Inner-shell magnetic dipole transition in Tm atom as a candidate for optical lattice clocks (1605.09032v1)

Abstract: We consider a narrow magneto-dipole transition in the $^{169}$Tm atom at the wavelength of $1.14\,\mu$m as a candidate for a 2D optical lattice clock. Calculating dynamic polarizabilities of the two clock levels $[\text{Xe}]4f^{13}6s^2 (J=7/2)$ and $[\text{Xe}]4f^{13}6s^2 (J=5/2)$ in the spectral range from $250\,$nm to $1200\,$nm, we suggest the "magic" wavelength for the optical lattice at $807\,$nm. Frequency shifts due to black-body radiation (BBR), the van der Waals interaction, the magnetic dipole-dipole interaction and other effects which can perturb the transition frequency are calculated. The transition at $1.14\,\mu$m demonstrates low sensitivity to the BBR shift corresponding to $8\times10^{-17}$ in fractional units at room temperature which makes it an interesting candidate for high-performance optical clocks. The total estimated frequency uncertainty is less than $5 \times 10^{-18}$ in fractional units.
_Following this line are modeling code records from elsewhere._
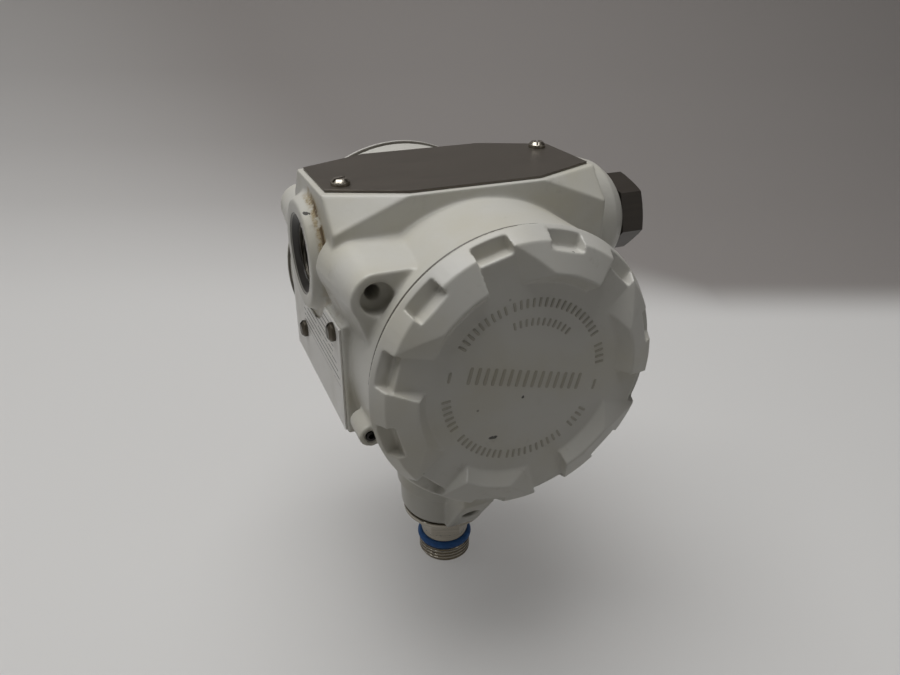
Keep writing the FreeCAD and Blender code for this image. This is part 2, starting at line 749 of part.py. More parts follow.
# ---------------------------------------------------------------- fasteners
def pan_screw(name, head_r, head_len, shank_r, shank_len):
    """Slotted pan-head screw, its head standing on z = 0 and its shank pointing down."""
    head = solid("Cylinder", name + "_head", Radius=head_r, Height=head_len)
    edge = doc.addObject("Part::Chamfer", name + "_edge")
    edge.Base = head
    doc.recompute()
    rim = next(index for index, line in enumerate(head.Shape.Edges, start=1)
               if abs(line.BoundBox.ZMin - head.Shape.BoundBox.ZMax) < 1e-6)
    size = value(f"{head_len} * screw_edge_share")
    edge.Edges = [(rim, size, size)]
    shank = solid("Cylinder", name + "_shank", Radius=shank_r, Height=f"{shank_len} + {head_len} / 2")
    place(shank, z=f"-({shank_len})")
    blank = joined(name + "_blank", [edge, shank])
    slot = solid("Box", name + "_slot", Length=f"4 * {head_r}", Width="screw_slot", Height=head_len)
    place(slot, x=f"-2 * {head_r}", y="-screw_slot / 2", z=f"{head_len} * (1 - screw_slot_share)")
    return minus(name, blank, slot)


def set_screw(name, radius, length, tip_r, tip_len, socket):
    """Hexagon-socket set screw, its socket at z = 0 and its dog point downwards."""
    shank = solid("Cylinder", name + "_shank", Radius=radius, Height=length)
    place(shank, z=f"-({length})")
    tip = solid("Cylinder", name + "_tip", Radius=tip_r, Height=f"{tip_len} + 1")
    place(tip, z=f"-({length}) - ({tip_len})")
    drive = solid("Prism", name + "_drive", Circumradius=f"{socket} / 2 / cos(30)", Height=length)
    drive.Polygon = 6
    place(drive, z=f"-({socket})")
    return minus(name, joined(name + "_blank", [shank, tip]), drive)


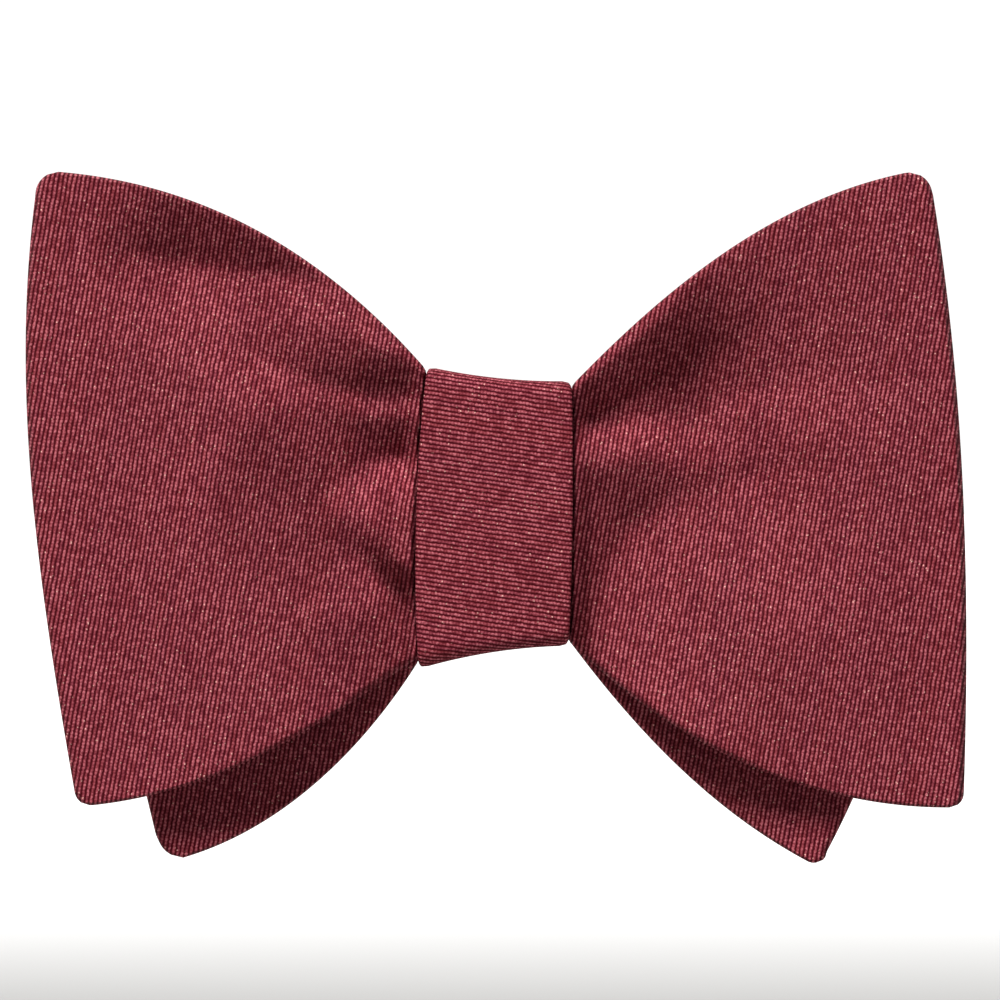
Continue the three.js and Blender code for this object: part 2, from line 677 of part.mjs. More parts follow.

By direct excitation of the $1.14\,\mu$m transition in Tm atoms loaded into an optical dipole trap, we set the lower limit for the lifetime of the upper clock level $[\text{Xe}]4f^{13}6s^2 (J=5/2)$ of $112\,$ms which corresponds to a natural spectral linewidth narrower than $1.4\,$Hz. The polarizability of the Tm ground state was measured by the excitation of parametric resonances in the optical dipole trap at $532\,$nm.